■ WHAT IS ASKED:
Reproduce this listing in full.

Rows from an object dataset

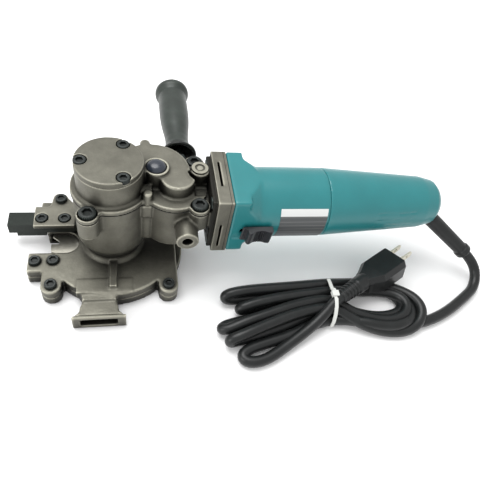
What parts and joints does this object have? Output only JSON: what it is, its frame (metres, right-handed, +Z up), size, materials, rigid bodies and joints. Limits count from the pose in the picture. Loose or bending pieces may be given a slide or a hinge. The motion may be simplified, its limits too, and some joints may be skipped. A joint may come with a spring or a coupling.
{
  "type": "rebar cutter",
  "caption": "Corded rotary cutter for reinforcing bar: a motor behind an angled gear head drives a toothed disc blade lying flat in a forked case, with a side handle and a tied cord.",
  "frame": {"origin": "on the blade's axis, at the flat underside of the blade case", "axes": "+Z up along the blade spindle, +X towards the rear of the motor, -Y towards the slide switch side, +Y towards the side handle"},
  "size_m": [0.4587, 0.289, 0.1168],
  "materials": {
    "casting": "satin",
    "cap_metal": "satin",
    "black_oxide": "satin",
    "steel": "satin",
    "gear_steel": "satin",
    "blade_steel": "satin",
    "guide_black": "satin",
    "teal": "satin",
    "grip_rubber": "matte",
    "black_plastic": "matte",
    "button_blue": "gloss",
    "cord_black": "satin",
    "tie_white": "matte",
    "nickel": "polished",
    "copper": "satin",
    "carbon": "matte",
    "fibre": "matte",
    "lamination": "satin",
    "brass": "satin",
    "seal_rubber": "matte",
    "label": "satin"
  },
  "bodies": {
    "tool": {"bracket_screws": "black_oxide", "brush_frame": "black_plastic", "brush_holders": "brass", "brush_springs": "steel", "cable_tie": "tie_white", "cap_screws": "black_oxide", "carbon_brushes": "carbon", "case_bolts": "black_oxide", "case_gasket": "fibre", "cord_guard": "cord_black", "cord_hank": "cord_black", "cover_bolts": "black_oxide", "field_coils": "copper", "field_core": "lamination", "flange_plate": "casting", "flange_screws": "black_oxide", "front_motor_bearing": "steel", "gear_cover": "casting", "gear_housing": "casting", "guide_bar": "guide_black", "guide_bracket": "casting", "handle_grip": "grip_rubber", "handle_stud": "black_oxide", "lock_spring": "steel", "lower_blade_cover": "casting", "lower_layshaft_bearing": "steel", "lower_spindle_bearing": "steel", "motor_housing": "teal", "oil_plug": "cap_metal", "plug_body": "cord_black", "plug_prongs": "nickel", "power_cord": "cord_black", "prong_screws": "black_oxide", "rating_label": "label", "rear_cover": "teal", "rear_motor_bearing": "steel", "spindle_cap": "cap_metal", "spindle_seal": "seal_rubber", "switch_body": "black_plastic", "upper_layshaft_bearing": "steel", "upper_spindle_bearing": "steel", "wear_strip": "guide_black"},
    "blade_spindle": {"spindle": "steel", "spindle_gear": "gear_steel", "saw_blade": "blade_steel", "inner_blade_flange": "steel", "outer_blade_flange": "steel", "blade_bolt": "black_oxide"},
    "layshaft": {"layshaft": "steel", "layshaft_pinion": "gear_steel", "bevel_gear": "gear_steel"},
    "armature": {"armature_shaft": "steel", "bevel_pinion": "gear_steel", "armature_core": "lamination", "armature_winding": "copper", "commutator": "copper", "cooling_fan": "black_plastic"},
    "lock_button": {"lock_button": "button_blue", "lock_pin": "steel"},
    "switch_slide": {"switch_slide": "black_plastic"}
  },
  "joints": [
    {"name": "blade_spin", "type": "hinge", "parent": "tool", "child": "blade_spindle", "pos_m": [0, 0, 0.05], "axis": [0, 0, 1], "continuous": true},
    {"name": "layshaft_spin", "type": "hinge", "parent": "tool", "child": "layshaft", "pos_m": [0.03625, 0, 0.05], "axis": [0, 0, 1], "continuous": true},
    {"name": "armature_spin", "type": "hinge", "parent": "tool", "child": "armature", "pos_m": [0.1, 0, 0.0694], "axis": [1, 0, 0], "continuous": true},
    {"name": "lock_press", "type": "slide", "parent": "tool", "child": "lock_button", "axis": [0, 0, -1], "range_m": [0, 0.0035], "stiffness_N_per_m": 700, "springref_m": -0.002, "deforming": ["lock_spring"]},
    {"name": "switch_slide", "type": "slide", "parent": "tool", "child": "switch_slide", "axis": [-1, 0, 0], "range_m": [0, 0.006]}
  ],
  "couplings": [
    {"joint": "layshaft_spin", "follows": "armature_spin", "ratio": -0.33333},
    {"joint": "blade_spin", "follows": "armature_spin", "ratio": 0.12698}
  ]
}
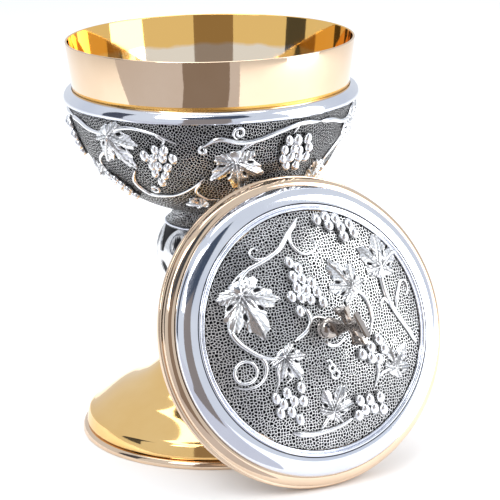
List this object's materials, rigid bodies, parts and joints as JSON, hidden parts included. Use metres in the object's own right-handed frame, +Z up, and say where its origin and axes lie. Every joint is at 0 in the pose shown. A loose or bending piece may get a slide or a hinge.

■ RESULT OF THE TASK:
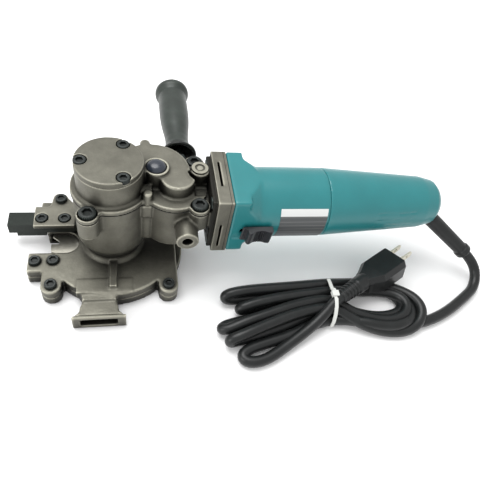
What parts and joints does this object have? Output only JSON: what it is, its frame (metres, right-handed, +Z up), size, materials, rigid bodies and joints. Limits count from the pose in the picture. Loose or bending pieces may be given a slide or a hinge. The motion may be simplified, its limits too, and some joints may be skipped. A joint may come with a spring or a coupling.
{
  "type": "rebar cutter",
  "caption": "Corded rotary cutter for reinforcing bar: a motor behind an angled gear head drives a toothed disc blade lying flat in a forked case, with a side handle and a tied cord.",
  "frame": {"origin": "on the blade's axis, at the flat underside of the blade case", "axes": "+Z up along the blade spindle, +X towards the rear of the motor, -Y towards the slide switch side, +Y towards the side handle"},
  "size_m": [0.4587, 0.289, 0.1168],
  "materials": {
    "casting": "satin",
    "cap_metal": "satin",
    "black_oxide": "satin",
    "steel": "satin",
    "gear_steel": "satin",
    "blade_steel": "satin",
    "guide_black": "satin",
    "teal": "satin",
    "grip_rubber": "matte",
    "black_plastic": "matte",
    "button_blue": "gloss",
    "cord_black": "satin",
    "tie_white": "matte",
    "nickel": "polished",
    "copper": "satin",
    "carbon": "matte",
    "fibre": "matte",
    "lamination": "satin",
    "brass": "satin",
    "seal_rubber": "matte",
    "label": "satin"
  },
  "bodies": {
    "tool": {"bracket_screws": "black_oxide", "brush_frame": "black_plastic", "brush_holders": "brass", "brush_springs": "steel", "cable_tie": "tie_white", "cap_screws": "black_oxide", "carbon_brushes": "carbon", "case_bolts": "black_oxide", "case_gasket": "fibre", "cord_guard": "cord_black", "cord_hank": "cord_black", "cover_bolts": "black_oxide", "field_coils": "copper", "field_core": "lamination", "flange_plate": "casting", "flange_screws": "black_oxide", "front_motor_bearing": "steel", "gear_cover": "casting", "gear_housing": "casting", "guide_bar": "guide_black", "guide_bracket": "casting", "handle_grip": "grip_rubber", "handle_stud": "black_oxide", "lock_spring": "steel", "lower_blade_cover": "casting", "lower_layshaft_bearing": "steel", "lower_spindle_bearing": "steel", "motor_housing": "teal", "oil_plug": "cap_metal", "plug_body": "cord_black", "plug_prongs": "nickel", "power_cord": "cord_black", "prong_screws": "black_oxide", "rating_label": "label", "rear_cover": "teal", "rear_motor_bearing": "steel", "spindle_cap": "cap_metal", "spindle_seal": "seal_rubber", "switch_body": "black_plastic", "upper_layshaft_bearing": "steel", "upper_spindle_bearing": "steel", "wear_strip": "guide_black"},
    "blade_spindle": {"spindle": "steel", "spindle_gear": "gear_steel", "saw_blade": "blade_steel", "inner_blade_flange": "steel", "outer_blade_flange": "steel", "blade_bolt": "black_oxide"},
    "layshaft": {"layshaft": "steel", "layshaft_pinion": "gear_steel", "bevel_gear": "gear_steel"},
    "armature": {"armature_shaft": "steel", "bevel_pinion": "gear_steel", "armature_core": "lamination", "armature_winding": "copper", "commutator": "copper", "cooling_fan": "black_plastic"},
    "lock_button": {"lock_button": "button_blue", "lock_pin": "steel"},
    "switch_slide": {"switch_slide": "black_plastic"}
  },
  "joints": [
    {"name": "blade_spin", "type": "hinge", "parent": "tool", "child": "blade_spindle", "pos_m": [0, 0, 0.05], "axis": [0, 0, 1], "continuous": true},
    {"name": "layshaft_spin", "type": "hinge", "parent": "tool", "child": "layshaft", "pos_m": [0.03625, 0, 0.05], "axis": [0, 0, 1], "continuous": true},
    {"name": "armature_spin", "type": "hinge", "parent": "tool", "child": "armature", "pos_m": [0.1, 0, 0.0694], "axis": [1, 0, 0], "continuous": true},
    {"name": "lock_press", "type": "slide", "parent": "tool", "child": "lock_button", "axis": [0, 0, -1], "range_m": [0, 0.0035], "stiffness_N_per_m": 700, "springref_m": -0.002, "deforming": ["lock_spring"]},
    {"name": "switch_slide", "type": "slide", "parent": "tool", "child": "switch_slide", "axis": [-1, 0, 0], "range_m": [0, 0.006]}
  ],
  "couplings": [
    {"joint": "layshaft_spin", "follows": "armature_spin", "ratio": -0.33333},
    {"joint": "blade_spin", "follows": "armature_spin", "ratio": 0.12698}
  ]
}
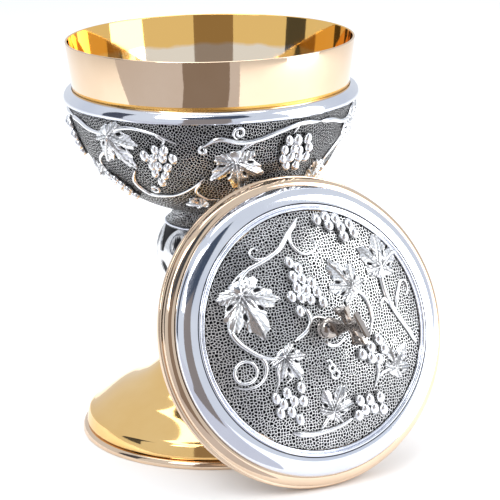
List this object's materials, rigid bodies, parts and joints as JSON, hidden parts included. Use metres in the object's own right-handed frame, +Z up, and say where its origin and axes lie. Every joint is at 0 in the pose shown. A loose or bending piece may get a slide or a hinge.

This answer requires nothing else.